Most clinical applications don’t need long reads. Pathogen identification from short reads is easy. Blood tests for cancer, and NIPT (which will likely be the first big applications) both use fragmented DNA in the blood, so long reads are not useful. Depth (lots of sequencing) and quality are far more important.
It's worth noting that those clinical applications were developed when technology didn't allow long reads, so "clinical applications don't need long reads" is at present a truism. There may be potential applications that require long reads that simply couldn't have been invented yet (albeit I haven't the slightest what those would be.)
Yes, but I would say quality is most important in almost all cases. Well, quality being defined as <1% error rate, which isn’t such a high bar.

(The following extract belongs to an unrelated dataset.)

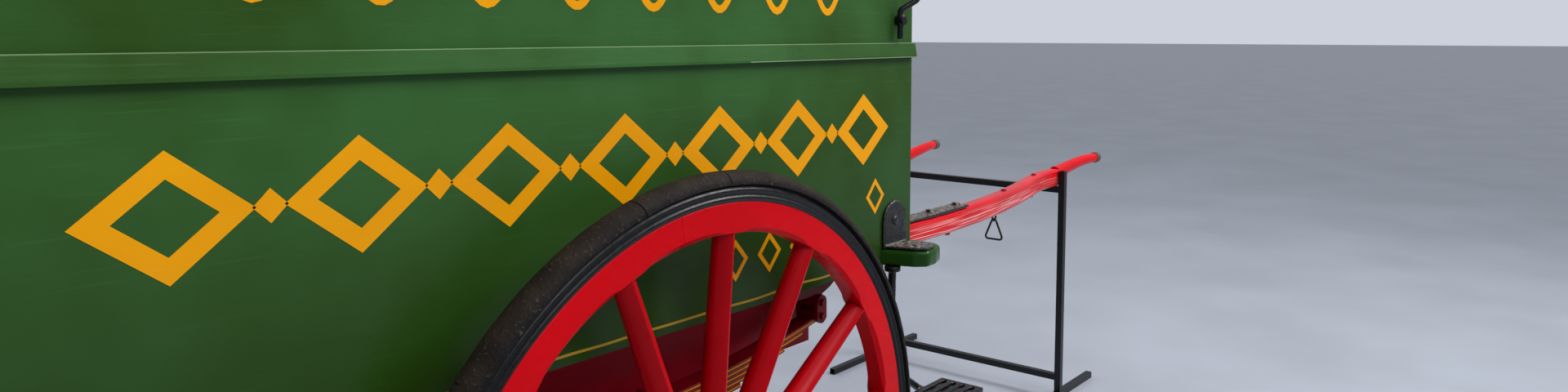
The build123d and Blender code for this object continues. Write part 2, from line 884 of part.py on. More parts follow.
def footboard_face():
    """The footboard's plan, with an ear beyond each side of the body and a narrower front."""
    front_half = body_half_width - footboard_front_inset
    right = [(footboard_rear_x + forward, -body_half_width - out) for forward, out in footboard_ear]
    right.append((footboard_front_x - footboard_corner, -front_half))
    right.append((footboard_front_x, footboard_corner_in - front_half))
    left = [(x, -y) for x, y in reversed(right)]
    return make_face(Polyline(*right, *left, close=True))


def footboard_blank():
    return Pos(0, 0, footboard_bottom_z) * extrude(footboard_face(), footboard_thick, dir=(0, 0, 1))


def footboard():
    board = footboard_blank()
    return chamfer(board.faces().sort_by(Axis.Z)[-1].edges(), footboard_edge)


def corner_iron():
    """An angle bracket: a round-topped leaf on the side and a foot on the footboard."""
    half = corner_iron_width / 2
    x = body_front_x - corner_iron_inset
    y = -body_half_width
    outer = y - corner_iron_thick
    dome_z = footboard_top_z + corner_iron_height - half
    leaf = block(x - half, x + half, outer, y, footboard_top_z, dome_z)
    leaf += Pos(x, (outer + y) / 2, dome_z) * Rot(90, 0, 0) * Cylinder(half, corner_iron_thick)
    foot_top = footboard_top_z + corner_iron_thick
    reach = 2 * body_half_width
    keep = block(x - half, x + half, -reach, y, footboard_top_z, foot_top)
    inset = offset(footboard_face(), -corner_iron_edge_gap)
    foot = Pos(0, 0, footboard_top_z) * extrude(inset, corner_iron_thick, dir=(0, 0, 1))
    return leaf + (foot & keep)


def step_iron():
    top = footboard_bottom_z
    rear = step_tread_rear_x
    front = step_tread_front_x
    inner = -step_tread_inner_y
    outer = inner - step_tread_width
    low = step_tread_z - step_tread_thick
    run_z = low - step_stem_r + step_seat
    stem = bent_rod([
        (step_x, -step_y, top),
        (step_x + step_knee, step_knee_in - step_y, top - step_knee_drop),
        (rear - step_sweep_gap, inner + step_sweep_in, step_tread_z + step_sweep_rise),
        (rear + step_run_reach, inner + step_sweep_in, run_z),
        (front - step_run_end, inner - step_tread_width / 2, run_z),
    ], step_bend_radii, step_stem_r)
    collar = Pos(step_x, -step_y, top - step_collar_height / 2) * Cylinder(step_collar_r, step_collar_height)
    tread = block(rear, front, outer, inner, low, step_tread_z)
    bar = step_tread_bar
    slot = (step_tread_width - bar * (step_slot_count + 1)) / step_slot_count
    for i in range(step_slot_count):
        y0 = outer + bar + i * (slot + bar)
        tread -= block(rear + bar, front - bar, y0, y0 + slot, low - bar, step_tread_z + bar)
    return stem + collar + tread - footboard_blank()


def lamp_iron():
    """A cranked iron on the side that carries a lamp, held by a boss."""
    y = -body_half_width - lamp_stand_off - lamp_iron_r
    stem = bent_rod([
        (lamp_x, y, lamp_bottom_z),
        (lamp_x, y, lamp_bend_z),
        (lamp_x + lamp_reach_x, y - lamp_reach_y, lamp_bend_z + lamp_reach_z),
        (lamp_x + lamp_reach_x, y - lamp_reach_y, lamp_top_z),
    ], lamp_bend_r, lamp_iron_r)
    x = lamp_x + lamp_boss_forward
    z = lamp_bottom_z + lamp_boss_rise
    boss = rod((x, -body_half_width, z), (x, y - lamp_iron_r - lamp_boss_proud, z), lamp_boss_r)
    return stem + boss


# Rear doors, the right-hand one drawn and the other mirrored
hinge_x = body_rear_x - hinge_pin_x_out
door_outer_y = side_inner_y - post_size - door_gap
hinge_y = door_outer_y + door_gap / 2
door_bottom_z = floor_top_z + door_gap
door_top_z = eaves_z - header_depth - door_gap
hinge_low_z = door_bottom_z + hinge_bottom_inset
hinge_high_z = door_top_z - hinge_top_inset
hinge_zs = (hinge_low_z, (hinge_low_z + hinge_high_z) / 2, hinge_high_z)


def door():
    inner_y = door_middle_gap / 2
    leaf = block(body_rear_x, body_rear_x + door_thick, -door_outer_y, -inner_y, door_bottom_z, door_top_z)
    # Columns: bottom and top of each sunk panel
    panels = (
        (door_bottom_z + panel_border, rail_bottom_z - panel_border / 2),
        (rail_top_z + panel_border / 2, door_top_z - panel_border),
    )
    for low, high in panels:
        for x in (body_rear_x, body_rear_x + door_thick):
            leaf -= block(x - panel_recess, x + panel_recess, -door_outer_y + panel_border,
                          -inner_y - panel_border, low, high)
    rail = block(body_rear_x - rail_top_stand_out, body_rear_x, -door_outer_y + 2 * hinge_strap_width,
                 -inner_y, rail_bottom_z, rail_top_z)
    return leaf + rail


def door_hinges():
    """Strap hinges on the door, each ending in a bored knuckle."""
    hinges = []
    half = hinge_strap_width / 2
    for z in hinge_zs:
        strap = block(body_rear_x - hinge_strap_thick, body_rear_x, -door_outer_y,
                      -door_outer_y + hinge_strap_length, z - half, z + half)
        web = block(hinge_x, body_rear_x, -hinge_y + hinge_web_gap, -door_outer_y + hinge_web_reach,
                    z - half, z + half)
        knuckle = Pos(hinge_x, -hinge_y, z) * Cylinder(hinge_knuckle_r, hinge_strap_width)
        bore = Pos(hinge_x, -hinge_y, z) * Cylinder(hinge_pin_r + hinge_clearance, 2 * hinge_strap_width)
        hinges.append(strap + web + knuckle - bore)
    return hinges


def hinge_pins():
    """Hook pins on the rear posts that the door hinges turn on."""
    pins = []
    half = hinge_strap_width / 2
    arm_inner = -hinge_y - hinge_web_gap
    arm = hinge_arm_half_thick
    for z in hinge_zs:
        seat = z - half - hinge_seat_gap
        low = seat - hinge_lug_height
        pin = rod((hinge_x, -hinge_y, seat - hinge_pin_drop), (hinge_x, -hinge_y, z + half + hinge_pin_rise),
                  hinge_pin_r)
        pin += rod((hinge_x, -hinge_y, low), (hinge_x, -hinge_y, seat), hinge_knuckle_r)
        pin += block(hinge_x - arm, body_rear_x, arm_inner - hinge_arm_width, arm_inner, low, seat)
        pin += block(body_rear_x - hinge_strap_thick, body_rear_x, hinge_plate_inset - side_inner_y,
                     -hinge_y - hinge_plate_gap, low - hinge_web_gap, z + half)
        pins.append(pin)
    return pins


def door_handle():
    y = -door_middle_gap / 2 - handle_from_middle
    z = rail_bottom_z - handle_under_rail
    x = body_rear_x
    width = handle_plate_width / 2
    height = handle_plate_height / 2
    plate = block(x - handle_plate_thick, x, y - width, y + width, z - height, z + height)
    lever = bent_rod([(x, y, z), (x - handle_reach, y, z), (x - handle_reach, y - handle_grip, z)],
                     handle_bend_r, handle_r)
    return plate + lever


# Stand
def stand():
    half = tube / 2
    inside = half - tube_wall
    rear = stand_x - foot_rear_reach
    front = stand_x + foot_front_reach
    upright_top_z = shaft_pinch_bottom_z + upright_rise
    frame = None
    for y in (upright_right_y, upright_left_y):
        foot = block(rear, front, y - half, y + half, 0, tube)
        foot -= block(rear - tube, front + tube, y - inside, y + inside, tube_wall, tube - tube_wall)
        upright = block(stand_x - half, stand_x + half, y - half, y + half, tube, upright_top_z)
        upright -= block(stand_x - inside, stand_x + inside, y - inside, y + inside,
                         tube, upright_top_z + tube)
        pair = foot + upright
        frame = pair if frame is None else frame + pair
    y0 = upright_right_y + half
    y1 = upright_left_y - half
    for low in (tie_bottom_z, shaft_pinch_bottom_z - tube):
        bar = block(stand_x - half, stand_x + half, y0, y1, low, low + tube)
        bar -= block(stand_x - inside, stand_x + inside, y0 - tube, y1 + tube,
                     low + tube_wall, low + tube - tube_wall)
        frame += bar
    return frame


def main():
    os.makedirs("parts", exist_ok=True)
    for word, side in (("right", -1), ("left", 1)):
        place = wheel_plane(side).location
        for name, solids in wheel_pieces.items():
            save(f"{name}_{word}", *[place * solid for solid in solids])
    side_right, side_left = both_sides(side_panel())
    save("side_right", side_right)
    save("side_left", side_left)
    spring_right, spring_left = both_sides(spring())
    save("spring_right", spring_right)
    save("spring_left", spring_left)
    save("spring_hangers", *both_sides(spring_hanger(1)), *both_sides(spring_hanger(-1)))
    save("axle", axle())
    save("axle_pads", *both_sides(axle_pad()))
    save("spring_clips", *both_sides(spring_clips()))
    save("shafts", *both_sides(shaft()))
    save("shaft_tips", *both_sides(shaft_tip()))
    save("shaft_plates", *both_sides(shaft_plate()))
    links = []
    for piece in trace_link():
        links += both_sides(piece)
    save("trace_links", *links)
    save("sole_bars", *both_sides(sole_bar()))
    save("floor_bearers", *floor_bearers())
    save("floor", floor())
    save("footboard", footboard())
    save("roof", roof())
    save("bulkhead", bulkhead())
    save("rear_frame", rear_frame())
    save("front_header", front_header())
    save("front_posts", *both_sides(front_post()))
    save("belt_rails", *both_sides(belt_rail()))
    save("eaves_rails", *both_sides(eaves_rail()))
    save("tray_runners", *tray_runners())
    save("bench", bench())
    save("corner_irons", *both_sides(corner_iron()))
    save("step_irons", *both_sides(step_iron()))
    save("lamp_irons", *both_sides(lamp_iron()))
    save("stand", stand())
    door_right, door_left = both_sides(door())
    save("door_right", door_right)
    save("door_left", door_left)
    hinges = door_hinges()
    save("door_hinges_right", *hinges)
    save("door_hinges_left", *[mirror(hinge, about=Plane.XZ) for hinge in hinges])
    pins = hinge_pins()
    save("hinge_pins", *pins, *[mirror(pin, about=Plane.XZ) for pin in pins])
    save("door_handle", door_handle())


if __name__ == "__main__":
    main()
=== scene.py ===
import json
from math import atan2, cos, pi, radians, sin, sqrt, tau

import bmesh
import bpy
from mathutils import Matrix, Vector, noise


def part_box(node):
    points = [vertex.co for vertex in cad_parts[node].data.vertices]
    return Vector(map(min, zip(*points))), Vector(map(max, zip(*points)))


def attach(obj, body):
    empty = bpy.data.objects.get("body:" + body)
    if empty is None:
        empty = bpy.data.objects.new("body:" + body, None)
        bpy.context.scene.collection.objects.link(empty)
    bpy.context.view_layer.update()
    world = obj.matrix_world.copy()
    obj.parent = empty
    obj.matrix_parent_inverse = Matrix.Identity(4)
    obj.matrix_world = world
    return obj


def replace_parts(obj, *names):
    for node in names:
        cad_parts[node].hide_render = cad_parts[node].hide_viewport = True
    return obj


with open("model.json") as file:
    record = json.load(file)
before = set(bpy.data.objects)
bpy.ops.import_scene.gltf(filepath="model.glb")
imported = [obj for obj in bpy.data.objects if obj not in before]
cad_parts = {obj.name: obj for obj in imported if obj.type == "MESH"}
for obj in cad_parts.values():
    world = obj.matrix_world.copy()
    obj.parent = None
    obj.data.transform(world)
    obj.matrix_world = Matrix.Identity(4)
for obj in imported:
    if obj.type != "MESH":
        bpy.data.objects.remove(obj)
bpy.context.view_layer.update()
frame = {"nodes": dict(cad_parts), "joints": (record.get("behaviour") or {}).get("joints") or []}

# Camera, daylight and floor. The camera stands behind the right wheel at eye height and looks
# forward along the body and the shafts. Large soft windows light the wagon from its front right.
axle_low, axle_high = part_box("axle")
axle_x = (axle_low.x + axle_high.x) / 2
photo_width_px = 1920
focal_px = 1239.9
principal_above_middle_px = 99.84
film_width = 36
camera_place = (axle_x - 1.240, -2.125, 1.500)
camera_heading = radians(39.23)
camera_pitch = radians(4.565)

camera_data = bpy.data.cameras.new("camera")
camera_data.sensor_width = film_width
camera_data.lens = film_width * focal_px / photo_width_px
camera_data.shift_y = -principal_above_middle_px / photo_width_px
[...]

The most compelling near term applications (NITP etc) use fragmented DNA, and long reads will have no benefit here.

So, yes. Long reads are useful, but you need to have at least reasonable performance in other respects. The same thing has been seen with PacBio, who have not played well in the market, despite having a read length advantage.

How long does it take to get the answer? Even if a big, expensive short read sequencing machine is in the building, it still takes a day or two to reach the necessary data.

With sepsis, every hour counts.

The per base error rate is bad. In the case of pacbio, this error process approximates white noise, and so you can deal with it perfectly by increasing read coverage. Things are somewhat complicated with the nanopore tech described in this post, as errors may be correlated due to the way the basecalling is done, but in practice it's nearly as big a problem as you think it is.

For things approaching a read length the per-base error rate of a single read is simply irrelevant. In practice, with sufficient coverage (e.g. 20x) you simply don't care about the per base error rate of the reads.

That might be the case if the throughput wasn’t so low and the error rate wasn’t so high.
I feel like there is or was an assumption they'd be able to improve their tech
It's fine for bacteria where even with 10-20% error, you can do consensus calling with very high (200-500X) coverage.
>The error rate is stupidly high (somewhere between 10 and 20%)

The Insertion/deletion error rate is 20-30%.

The point mutation error rate is something 0.1-1% (higher than HiSeq but not crazy high).

This means with a semi-decent reference genome you should be able to do re-sequencing fairly accurately. It also means, that in conjunction with HiSeq reads you can do cheap genome assembly, using the HiSeq reads for coverage, and the minion reads for scaffolding.

Do you have a citation for this? Because this is not my understanding.
I can add to this with my anecdotal evidence. In my experience (looked at ~15gb of basecalled data total), there is a large amount of indel errors.

The mismatch rate is much lower. But it's hard to calculate exactly the mismatch rate when the indel rate is so high.

No citation, just personal experience aligning the data and comparing it directly to a hiSeq run of the same DNA.

I was able to get about 1-10% mutation rate, with a median of about 1.5%. Rate depending on quality of the run. In general it was on par with PacBio.